His face twisted with pain. "Look, Berina, now that we've got that settled. how about telling your pet chair to let go? My Neg is acting up, and I guess from your frown yours is, too. Let's go take the cure in your lake."
She continued to gaze silently at him after he finished. Finally she shifted uncomfortably and said, "Mark, what has to be done has to be done. Putting it off won't change its necessity or make it any easier when the putting-off has to end. Instead, it would make it much harder for me to do, because I could become attached to you awfully quickly if I allowed myself to do so."
Keaflyn was not sure the feeling was completely mutual, but Berina had an attractive way of wearing a body, to say the least.
"I wonder if we've ever been mates," he murmured.
"Stop that!" she yelped.
He chuckled. "Sorry, again . . . and what can I say, dear, after I say I'm sorry?"
Berina touched a button on her desk and the walls on either side of the office began folding into the ceiling.

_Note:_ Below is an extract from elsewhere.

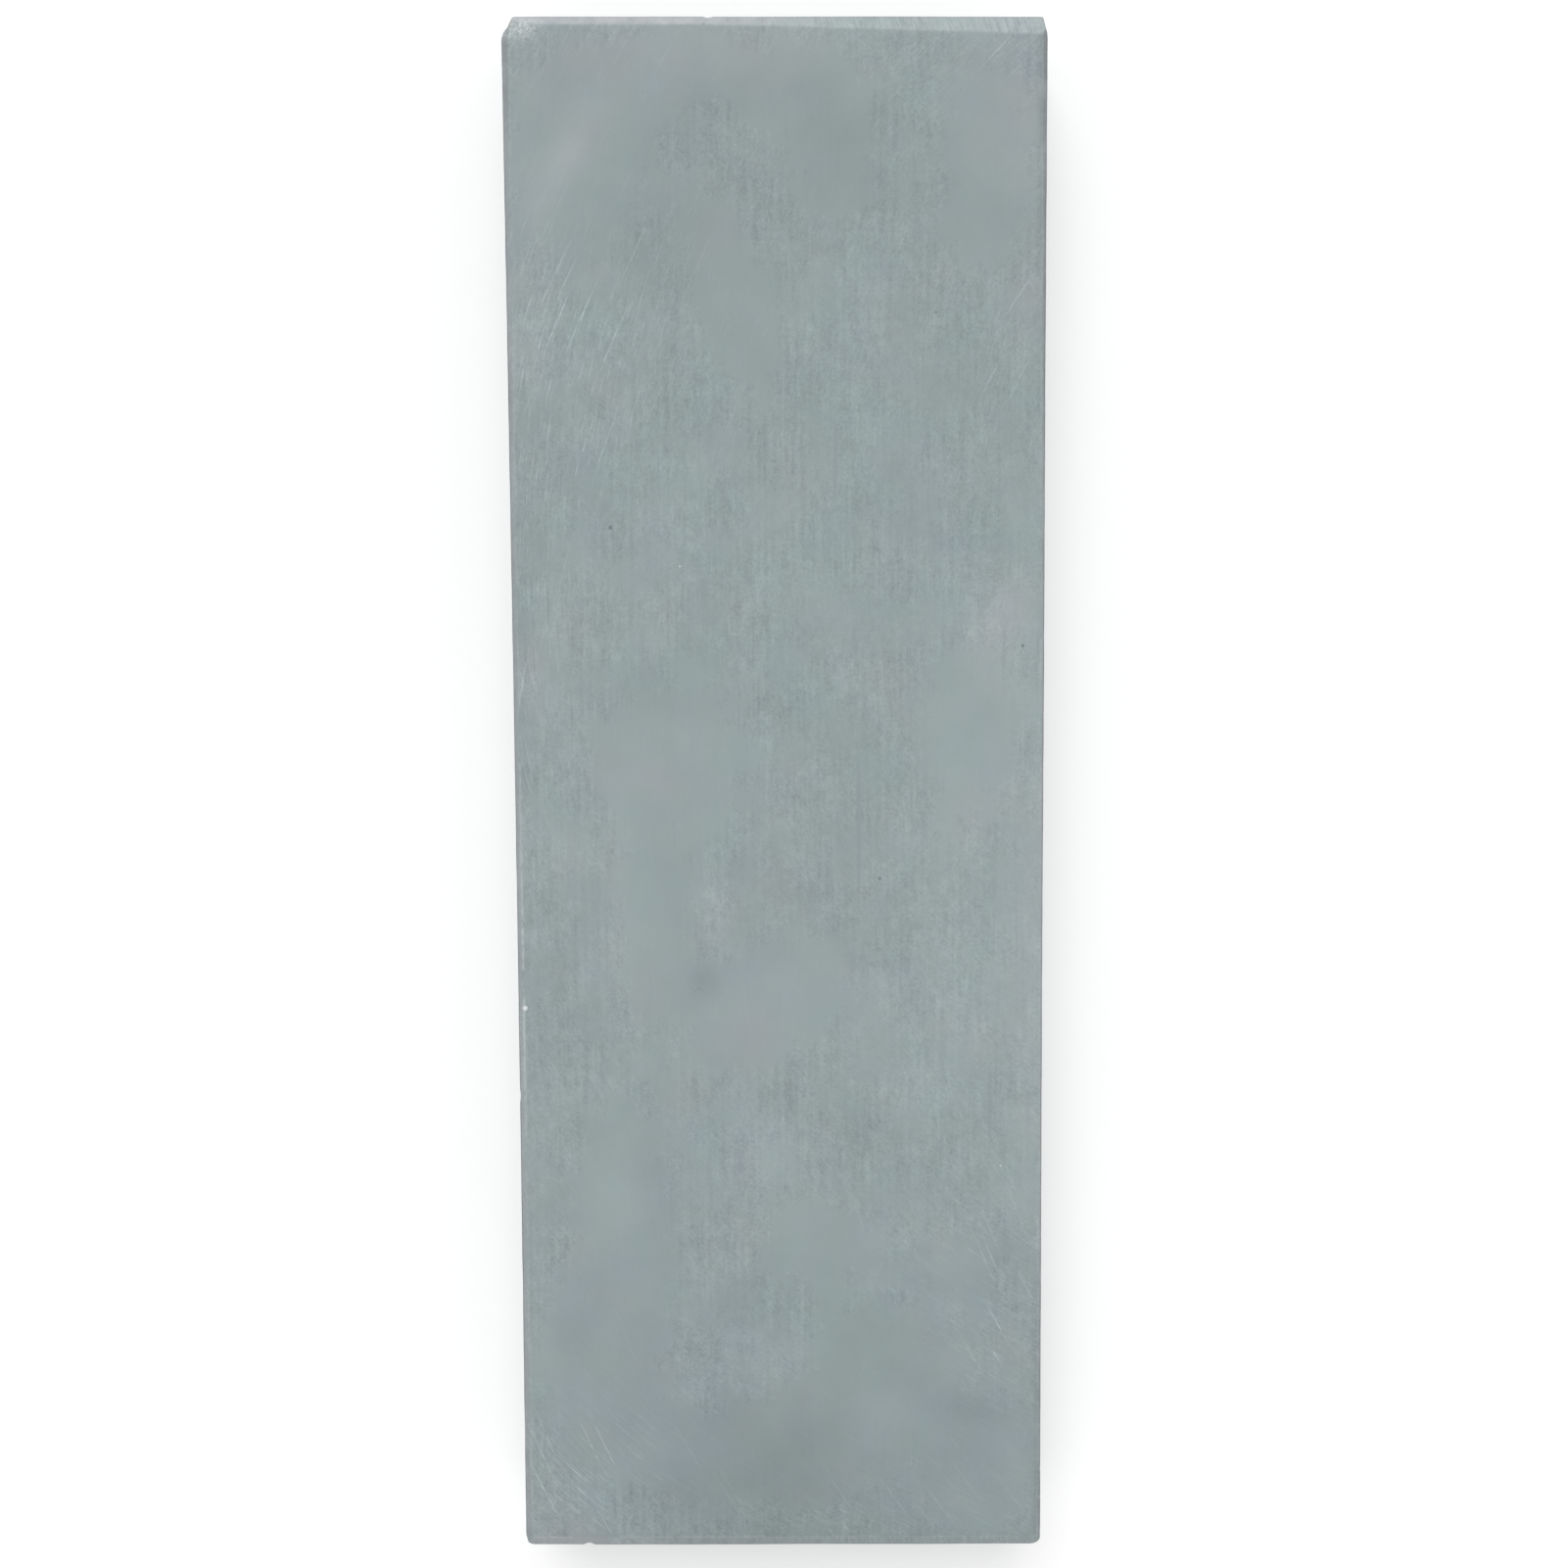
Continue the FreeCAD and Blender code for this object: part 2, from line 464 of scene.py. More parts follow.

"I can't delay any longer," she said with studied briskness. "As the Calcutta told you, in suggesting that you surrender to me, your condition is understood here. And understanding brings knowledge of what must be done. Shortly, the Neg will find you are no longer useful to it." A twisted smile on his face, Keaflyn looked at the equipment being exposed by the lifting walls. There were about a half-dozen major complexes in the enlarged room. And although he had not seen their like for several hundred thousand years—such equipment never having been used on Earth—his backtrack memories enabled him to recognize them immediately.
Electronic torture devices: instrumentation that bypassed the body to hammer and slash the ego-field itself!
He couldn't quit laughing as his chair suddenly went into motion, carrying him toward one of the complexes. It was all very funny, after all, his mind gibbered at him. He had grown more or less accustomed to the idea that the pleasure-impress would degrade his ego-field to a point where, in his next life, he couldn't expect to be human. He had been thinking in terms of coming back as one of Alo Felston's cows.
But after Berina and her torture machines got through with him and permitted him to escape his body—hell, he'd be lucky to wind up as a fly, swatted at by the tails of Felston's cows!